Lengths of electrical and various cabling stretched out in either direction along with a small walkway. It appeared to be a maintenance tunnel for the unholy amount of data processing and wiring that stretched everywhere on the planet. Soft green diagnostic blips on the walls provided a dim lighting.
I half-expected the crazed man to take a lunge at or try to rob me, not that it would have done him any good, but he waited with an impatient expression. “You’re a little slow; you know that?”
Frowning, I asked, “Where are we going?”
“We should be safe here, for now. I couldn’t speak freely out in the open because they’re looking for me.”
I felt a twinge of frustration as the man confirmed the presence of paranoia and likely delusion. “Who is looking for you?” I asked.
“Keritas, of course. Who else?”
Rolling my eyes, I replied, “Who else indeed? What information do you have for me?”
“Ah, ah, ah! It’s not that simple, is it?” He grinned again, and the wild expression knocked my opinion of his sanity down several more notches. “There’s a such a thing called a deal. You know? Tit for that? You scratch my back, and we all smell the music? All for one and five for a credit?”
I folded my arms, favoring him with a glare. “Loose lips sink glass houses.”
My new friend tossed his head back and gave a long laugh. “Exactly my friend, exactly. So I want to know what you’ll be doing for me if I tell you what I know.”
Cocking my head, I replied, “I’m willing to negotiate, assuming what you know is worth anything in the first place. You mentioned Ivan; do you have information on him or not?”
I winced as he revealed his hideous teeth again. “Oh, for sure. I know exactly why he was a patron of the fine Keritas establishment as well as why the greedy pricks won’t say a thing no matter how high up the chain you go.”
“Why not?”
“They’re embarrassed! Oh no, no… can’t let that little secret out, can they?”

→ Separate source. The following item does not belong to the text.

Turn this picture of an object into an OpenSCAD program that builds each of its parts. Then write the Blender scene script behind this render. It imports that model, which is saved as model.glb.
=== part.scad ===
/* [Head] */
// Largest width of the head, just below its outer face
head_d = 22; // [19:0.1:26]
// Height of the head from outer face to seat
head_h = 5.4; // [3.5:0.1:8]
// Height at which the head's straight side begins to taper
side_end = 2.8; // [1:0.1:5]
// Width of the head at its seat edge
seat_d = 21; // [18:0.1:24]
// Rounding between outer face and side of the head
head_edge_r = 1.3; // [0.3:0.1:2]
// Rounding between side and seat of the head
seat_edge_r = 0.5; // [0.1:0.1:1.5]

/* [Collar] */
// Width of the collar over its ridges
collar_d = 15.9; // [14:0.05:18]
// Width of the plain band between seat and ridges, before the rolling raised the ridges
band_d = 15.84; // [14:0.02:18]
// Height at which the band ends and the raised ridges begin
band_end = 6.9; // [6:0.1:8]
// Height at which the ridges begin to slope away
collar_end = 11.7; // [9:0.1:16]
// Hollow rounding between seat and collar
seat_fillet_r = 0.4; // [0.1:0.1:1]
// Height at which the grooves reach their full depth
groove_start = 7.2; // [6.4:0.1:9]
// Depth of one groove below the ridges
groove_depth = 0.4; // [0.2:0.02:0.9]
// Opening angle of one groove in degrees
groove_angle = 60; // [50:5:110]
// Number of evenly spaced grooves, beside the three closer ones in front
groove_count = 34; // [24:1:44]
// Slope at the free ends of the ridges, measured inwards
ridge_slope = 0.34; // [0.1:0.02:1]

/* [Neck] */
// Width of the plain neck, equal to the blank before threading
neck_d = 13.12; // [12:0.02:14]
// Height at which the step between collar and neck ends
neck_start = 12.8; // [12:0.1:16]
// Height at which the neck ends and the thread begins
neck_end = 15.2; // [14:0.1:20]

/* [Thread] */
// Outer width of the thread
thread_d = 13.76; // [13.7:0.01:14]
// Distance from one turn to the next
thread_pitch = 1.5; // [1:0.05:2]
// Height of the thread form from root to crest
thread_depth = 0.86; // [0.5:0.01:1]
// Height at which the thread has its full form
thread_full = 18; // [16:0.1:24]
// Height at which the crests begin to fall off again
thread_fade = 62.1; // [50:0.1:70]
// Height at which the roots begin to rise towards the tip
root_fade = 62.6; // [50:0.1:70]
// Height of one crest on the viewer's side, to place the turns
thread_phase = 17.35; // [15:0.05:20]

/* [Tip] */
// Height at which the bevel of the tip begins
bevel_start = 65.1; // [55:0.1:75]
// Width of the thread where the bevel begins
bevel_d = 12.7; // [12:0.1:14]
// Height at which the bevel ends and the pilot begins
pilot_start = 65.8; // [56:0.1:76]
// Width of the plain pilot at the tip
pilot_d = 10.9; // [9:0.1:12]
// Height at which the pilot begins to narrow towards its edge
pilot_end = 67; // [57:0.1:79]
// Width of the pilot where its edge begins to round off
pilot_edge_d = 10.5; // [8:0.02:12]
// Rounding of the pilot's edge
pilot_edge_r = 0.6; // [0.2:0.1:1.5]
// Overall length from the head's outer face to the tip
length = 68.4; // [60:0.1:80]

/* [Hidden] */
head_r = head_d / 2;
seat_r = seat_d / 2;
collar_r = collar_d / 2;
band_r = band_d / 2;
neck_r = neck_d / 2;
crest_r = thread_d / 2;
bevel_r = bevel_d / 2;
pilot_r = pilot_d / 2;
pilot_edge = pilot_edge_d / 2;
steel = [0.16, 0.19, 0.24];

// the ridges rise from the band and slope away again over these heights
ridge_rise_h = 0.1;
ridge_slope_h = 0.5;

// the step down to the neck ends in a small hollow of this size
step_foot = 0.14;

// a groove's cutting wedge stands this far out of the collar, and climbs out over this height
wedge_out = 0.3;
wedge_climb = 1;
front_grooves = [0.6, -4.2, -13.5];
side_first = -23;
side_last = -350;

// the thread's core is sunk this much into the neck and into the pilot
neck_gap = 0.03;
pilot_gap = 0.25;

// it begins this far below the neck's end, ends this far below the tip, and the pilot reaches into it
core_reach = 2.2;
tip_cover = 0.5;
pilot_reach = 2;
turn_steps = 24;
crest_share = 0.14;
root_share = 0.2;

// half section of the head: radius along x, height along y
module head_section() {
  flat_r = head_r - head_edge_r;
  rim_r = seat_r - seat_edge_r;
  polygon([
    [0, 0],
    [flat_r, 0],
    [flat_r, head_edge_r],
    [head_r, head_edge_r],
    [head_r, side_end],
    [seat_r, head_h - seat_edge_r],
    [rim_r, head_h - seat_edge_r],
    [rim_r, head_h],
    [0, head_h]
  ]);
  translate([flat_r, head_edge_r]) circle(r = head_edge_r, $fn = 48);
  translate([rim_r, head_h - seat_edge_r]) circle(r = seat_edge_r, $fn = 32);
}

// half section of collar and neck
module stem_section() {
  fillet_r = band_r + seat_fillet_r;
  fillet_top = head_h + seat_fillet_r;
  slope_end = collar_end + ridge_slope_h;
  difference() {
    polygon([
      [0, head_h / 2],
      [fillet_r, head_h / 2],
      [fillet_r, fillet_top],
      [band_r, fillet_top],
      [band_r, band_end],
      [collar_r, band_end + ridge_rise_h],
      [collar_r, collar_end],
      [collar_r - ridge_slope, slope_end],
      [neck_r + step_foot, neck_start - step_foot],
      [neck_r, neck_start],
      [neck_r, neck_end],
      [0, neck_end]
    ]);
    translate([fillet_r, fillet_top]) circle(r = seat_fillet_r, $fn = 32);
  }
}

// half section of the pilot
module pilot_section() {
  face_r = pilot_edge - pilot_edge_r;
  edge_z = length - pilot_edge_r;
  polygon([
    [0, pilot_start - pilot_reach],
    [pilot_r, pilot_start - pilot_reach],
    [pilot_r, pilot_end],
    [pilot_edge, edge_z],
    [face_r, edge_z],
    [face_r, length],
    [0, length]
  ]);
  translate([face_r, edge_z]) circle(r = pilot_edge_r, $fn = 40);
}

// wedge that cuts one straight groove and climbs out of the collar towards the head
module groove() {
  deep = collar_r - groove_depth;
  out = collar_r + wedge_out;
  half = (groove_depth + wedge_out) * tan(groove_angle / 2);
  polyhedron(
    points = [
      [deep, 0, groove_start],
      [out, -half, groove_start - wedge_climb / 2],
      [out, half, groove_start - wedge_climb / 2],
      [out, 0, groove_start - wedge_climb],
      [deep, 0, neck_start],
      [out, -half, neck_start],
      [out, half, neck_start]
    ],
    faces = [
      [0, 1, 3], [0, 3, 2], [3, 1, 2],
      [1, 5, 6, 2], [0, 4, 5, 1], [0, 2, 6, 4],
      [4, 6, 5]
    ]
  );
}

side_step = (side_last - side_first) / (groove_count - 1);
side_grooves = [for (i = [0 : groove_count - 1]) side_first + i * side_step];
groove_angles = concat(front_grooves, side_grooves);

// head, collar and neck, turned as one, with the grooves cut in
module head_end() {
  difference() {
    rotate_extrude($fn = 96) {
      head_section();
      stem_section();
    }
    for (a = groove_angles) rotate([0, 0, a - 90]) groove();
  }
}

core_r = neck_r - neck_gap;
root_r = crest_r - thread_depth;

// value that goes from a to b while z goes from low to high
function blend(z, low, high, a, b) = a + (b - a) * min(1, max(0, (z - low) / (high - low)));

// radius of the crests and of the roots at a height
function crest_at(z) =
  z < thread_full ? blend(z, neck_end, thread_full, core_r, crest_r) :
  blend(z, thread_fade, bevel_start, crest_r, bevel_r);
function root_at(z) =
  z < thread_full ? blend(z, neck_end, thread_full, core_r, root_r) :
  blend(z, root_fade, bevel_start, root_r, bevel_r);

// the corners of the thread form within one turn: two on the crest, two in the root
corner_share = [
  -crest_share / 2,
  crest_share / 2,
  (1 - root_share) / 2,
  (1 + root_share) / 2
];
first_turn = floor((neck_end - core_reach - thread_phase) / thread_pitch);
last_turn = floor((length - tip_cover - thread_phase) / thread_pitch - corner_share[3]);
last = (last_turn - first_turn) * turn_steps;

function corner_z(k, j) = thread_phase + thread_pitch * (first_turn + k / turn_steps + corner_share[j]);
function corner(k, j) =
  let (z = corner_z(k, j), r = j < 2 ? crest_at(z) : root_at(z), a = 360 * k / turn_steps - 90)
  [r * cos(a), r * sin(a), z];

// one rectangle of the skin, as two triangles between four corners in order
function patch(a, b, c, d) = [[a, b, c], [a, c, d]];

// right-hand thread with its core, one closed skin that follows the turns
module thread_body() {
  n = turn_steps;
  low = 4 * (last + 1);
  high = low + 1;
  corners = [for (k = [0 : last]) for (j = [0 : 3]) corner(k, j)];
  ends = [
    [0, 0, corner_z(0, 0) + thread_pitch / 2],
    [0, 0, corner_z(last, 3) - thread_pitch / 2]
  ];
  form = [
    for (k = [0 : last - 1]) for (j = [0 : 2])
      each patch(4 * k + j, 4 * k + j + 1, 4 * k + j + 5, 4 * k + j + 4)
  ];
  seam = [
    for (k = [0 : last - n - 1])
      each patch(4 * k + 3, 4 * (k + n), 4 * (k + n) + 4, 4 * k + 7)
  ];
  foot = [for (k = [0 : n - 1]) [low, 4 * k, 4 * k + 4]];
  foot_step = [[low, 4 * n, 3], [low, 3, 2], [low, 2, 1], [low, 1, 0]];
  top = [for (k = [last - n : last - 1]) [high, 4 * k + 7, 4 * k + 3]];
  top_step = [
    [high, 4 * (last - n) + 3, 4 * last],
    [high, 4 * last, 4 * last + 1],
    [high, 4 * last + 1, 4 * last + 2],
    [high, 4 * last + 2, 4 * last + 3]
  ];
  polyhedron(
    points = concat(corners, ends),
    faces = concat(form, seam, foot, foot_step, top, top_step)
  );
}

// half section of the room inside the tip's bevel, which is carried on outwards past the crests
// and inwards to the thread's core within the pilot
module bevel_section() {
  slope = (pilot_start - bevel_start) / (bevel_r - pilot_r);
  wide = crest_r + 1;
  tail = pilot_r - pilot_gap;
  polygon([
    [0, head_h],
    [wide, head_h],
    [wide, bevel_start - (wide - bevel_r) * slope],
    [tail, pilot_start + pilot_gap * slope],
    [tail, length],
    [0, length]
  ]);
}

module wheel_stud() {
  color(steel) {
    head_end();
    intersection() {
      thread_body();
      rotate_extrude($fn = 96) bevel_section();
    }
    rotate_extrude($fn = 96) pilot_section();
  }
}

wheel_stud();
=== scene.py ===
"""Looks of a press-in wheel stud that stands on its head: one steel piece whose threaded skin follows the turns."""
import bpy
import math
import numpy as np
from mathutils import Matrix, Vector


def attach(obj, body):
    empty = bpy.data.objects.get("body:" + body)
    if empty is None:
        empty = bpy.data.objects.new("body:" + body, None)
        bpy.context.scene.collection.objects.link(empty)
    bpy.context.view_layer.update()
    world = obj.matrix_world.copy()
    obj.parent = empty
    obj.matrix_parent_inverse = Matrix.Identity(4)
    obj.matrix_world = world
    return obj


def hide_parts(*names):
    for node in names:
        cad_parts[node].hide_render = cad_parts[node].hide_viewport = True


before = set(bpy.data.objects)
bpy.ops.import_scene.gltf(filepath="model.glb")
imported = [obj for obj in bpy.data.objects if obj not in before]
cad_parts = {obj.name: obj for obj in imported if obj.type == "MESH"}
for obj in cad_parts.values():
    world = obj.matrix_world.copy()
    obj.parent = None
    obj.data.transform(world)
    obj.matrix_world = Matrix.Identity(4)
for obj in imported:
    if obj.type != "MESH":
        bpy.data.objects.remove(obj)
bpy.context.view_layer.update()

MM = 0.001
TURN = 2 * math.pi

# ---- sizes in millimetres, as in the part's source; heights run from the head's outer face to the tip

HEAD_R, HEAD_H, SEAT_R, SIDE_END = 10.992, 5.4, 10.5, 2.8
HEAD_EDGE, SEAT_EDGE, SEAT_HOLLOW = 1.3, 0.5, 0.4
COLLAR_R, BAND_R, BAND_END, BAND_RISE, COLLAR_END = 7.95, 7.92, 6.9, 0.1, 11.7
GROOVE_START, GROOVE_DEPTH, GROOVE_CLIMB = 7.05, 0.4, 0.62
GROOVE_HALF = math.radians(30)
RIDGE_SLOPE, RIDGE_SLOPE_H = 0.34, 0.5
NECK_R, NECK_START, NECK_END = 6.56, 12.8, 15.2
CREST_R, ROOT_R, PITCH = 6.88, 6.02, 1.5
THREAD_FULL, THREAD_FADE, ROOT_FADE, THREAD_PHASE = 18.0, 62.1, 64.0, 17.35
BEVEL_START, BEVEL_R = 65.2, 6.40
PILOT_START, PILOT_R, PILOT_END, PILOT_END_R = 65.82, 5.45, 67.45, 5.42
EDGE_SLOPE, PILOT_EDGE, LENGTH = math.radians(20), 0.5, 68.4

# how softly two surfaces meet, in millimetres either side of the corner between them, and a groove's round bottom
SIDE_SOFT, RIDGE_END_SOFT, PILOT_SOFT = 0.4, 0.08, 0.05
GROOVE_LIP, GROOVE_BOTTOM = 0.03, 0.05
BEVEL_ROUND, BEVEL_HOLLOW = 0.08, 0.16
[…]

Rubbing my forehead, I replied, “What secret?”
“Ah, ah, no, no!” He wagged a finger at me. “You gotta promise me something.”
I stared at him.
“Promise you’ll take me with you when you leave.”
“No.”
He appeared shocked by my flat denial. “W-well, then you have to tell someone about what I tell you. Spread the word, fly like an eagle, you know?”
“To what end?”
He smacked himself on the forehead. “Man, the people! The people gotta know what they’re doing in there: the kinds of horrors and wonders of technology hidden by the corporate giants. They gotta know, and then everyone can band together to tear the walls down, you know? Bring the fat cats back down to our level!”
“You want to bring down Keritas?” I envisioned the planet upon which I stood, Ethra, with billions of unemployed people scrounging and murdering for food. Fires burning across the wide cityscape. A galaxy-wide recession as commerce stuttered under the loss of a major economic power.

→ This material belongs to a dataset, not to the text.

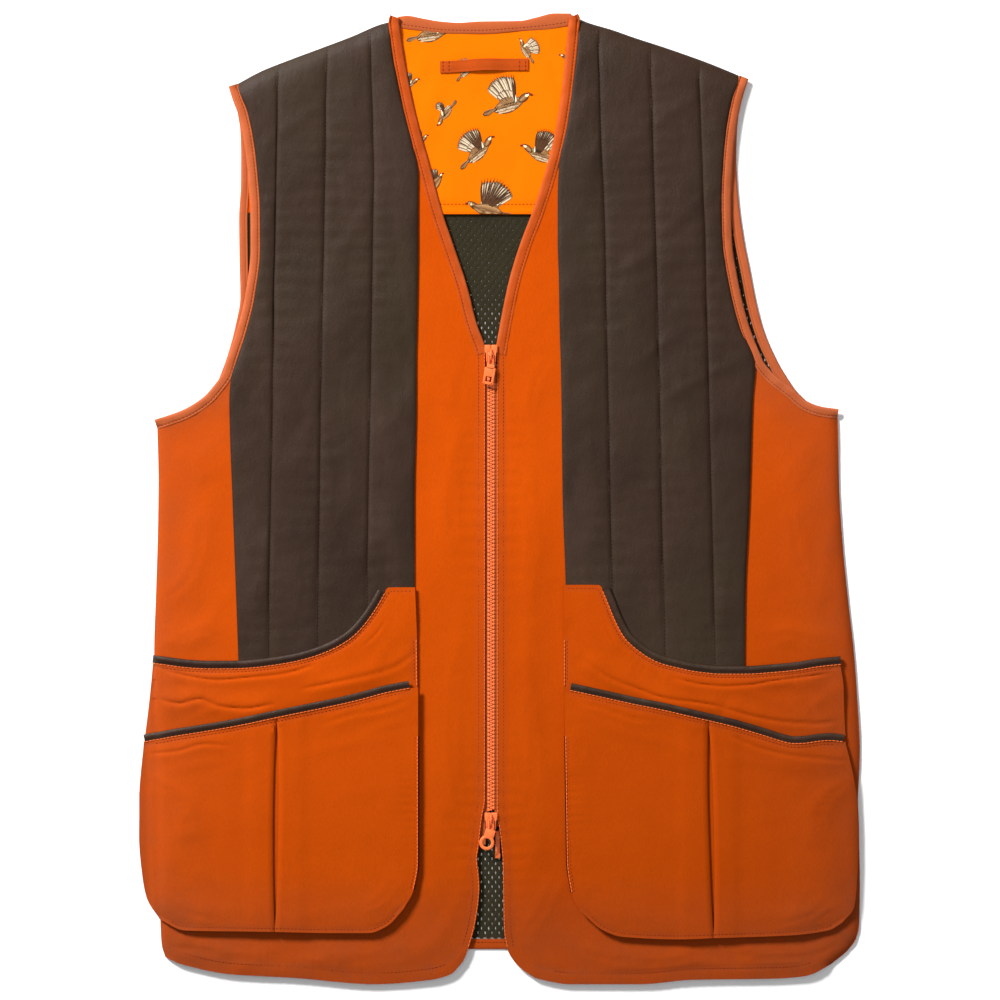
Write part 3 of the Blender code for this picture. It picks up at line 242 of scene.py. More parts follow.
LEFT_POCKET_FOOT = spots((65, -330), (83, -345), (98, -350), (142, -352), (171.5, -351), (230, -349),
    (263, -345), (274, -339))
RIGHT_PATCH_FOOT = spots((-209, -147), (-190, -147), (-163.5, -145), (-142, -138), (-120, -122), (-108, -106),
    (-98, -92), (-90, -84), (-67.5, -84))
LEFT_PATCH_FOOT = spots((52.5, -84), (76, -84), (84, -92), (91.5, -107), (105, -127), (120.5, -140),
    (142, -150), (164.5, -153.5), (196.5, -152))
RIGHT_MOUTH = spots((-285, -189), (-279, -187.6), (-273, -186.6), (-263, -184.6), (-244.5, -181.6),
    (-225, -178.4), (-206, -174.9), (-187, -170.8), (-168, -166.8), (-149, -163), (-130, -159),
    (-110.5, -154.4), (-91.5, -149.2), (-72.5, -145.6))
LEFT_MOUTH = spots((275.5, -188.6), (264.4, -187.4), (254.8, -187.9), (245.2, -189.3), (235.6, -189.8),
    (226, -187.8), (216.4, -184.8), (206.8, -181.8), (187.6, -176.2), (168.4, -171.6), (149.2, -167.2),
    (130, -162.8), (110.8, -159), (91.6, -154.8), (72.4, -150.6), (57.5, -147.4))
RIGHT_POCKET = RIGHT_PANEL[:3] + sections((-288.5, -270, -65, -260), (-288, -240, -65, -225),
    (-286, -215, -65, -190), (-284.7, -197.6, -65, -154.5))
LEFT_POCKET = LEFT_PANEL[:3] + sections((287, -270, 53.5, -260), (286, -245, 53, -225),
    (283, -224.5, 52.5, -190), (276.3, -197.6, 51.8, -155))
RIGHT_POCKET_HEAD = spots((-284.7, -194.8), (-263, -190.6), (-225, -184.4), (-187, -176.8), (-149, -169),
    (-110.5, -160.4), (-72.5, -151.6), (-65, -151))
LEFT_POCKET_HEAD = spots((51.8, -152.6), (57.5, -153.6), (91.6, -161), (130, -169), (168.4, -178),
    (187.6, -182.6), (206.8, -188), (226, -194), (235.6, -196), (245.2, -195.4), (254.8, -194.2),
    (276.3, -194.6))
FOLDS = crease_rows((-240, -30, 75, 150, 16, 0.9), (-238, 25, 20, 60, 14, 0.7), (-40, 20, 80, 160, 12, 0.6),
    (-45, -250, 84, 120, 11, 0.8), (-130, -366, 12, 90, 9, 0.8), (-215, -365, -20, 60, 8, 0.6),
    (-60, -360, 40, 40, 8, 0.6), (25, -60, 88, 200, 10, 0.7), (30, -270, 80, 110, 11, 0.8),
    (240, 10, 105, 150, 16, 0.9), (235, -60, 150, 70, 14, 0.6), (130, -366, -8, 110, 9, 0.7),
    (-140, 120, 60, 180, 26, 0.8), (125, 90, 110, 190, 26, 0.8), (120, 290, 30, 90, 22, 0.6),
    (-150, 260, 140, 90, 22, 0.6))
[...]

“Of course! Man, the things I’ve seen; they would shock you. They would horrify you.”
I doubted this, as I’d done many jobs and seen many things. His assertions didn’t matter anyway since it wasn’t really possible to bring down the entire corporation in any real sense. It operated within thousands of smaller units and didn’t exactly have unified oversight of every little detail.
It became certain for me that the information from this man was suspect. Not that any of the corporations had the most stellar record or firm ethics, but he carried an obvious madness. I nearly decided to leave and let him doomsay at someone more patient. Still, I wouldn’t be too inconvenienced to hear him out.
“Very well,” I said. “I will take your message to those who may act upon it. I don’t guarantee results, and I am not a champion for your cause.” This was utter honesty. I intended to tell someone as long as the story had details applicable to my search. I didn’t tell him what I suspected: no one in the entire galaxy would care even if his tale was dripping with the truth. “So tell me, what is this big secret about Ivan which is so embarrassing?”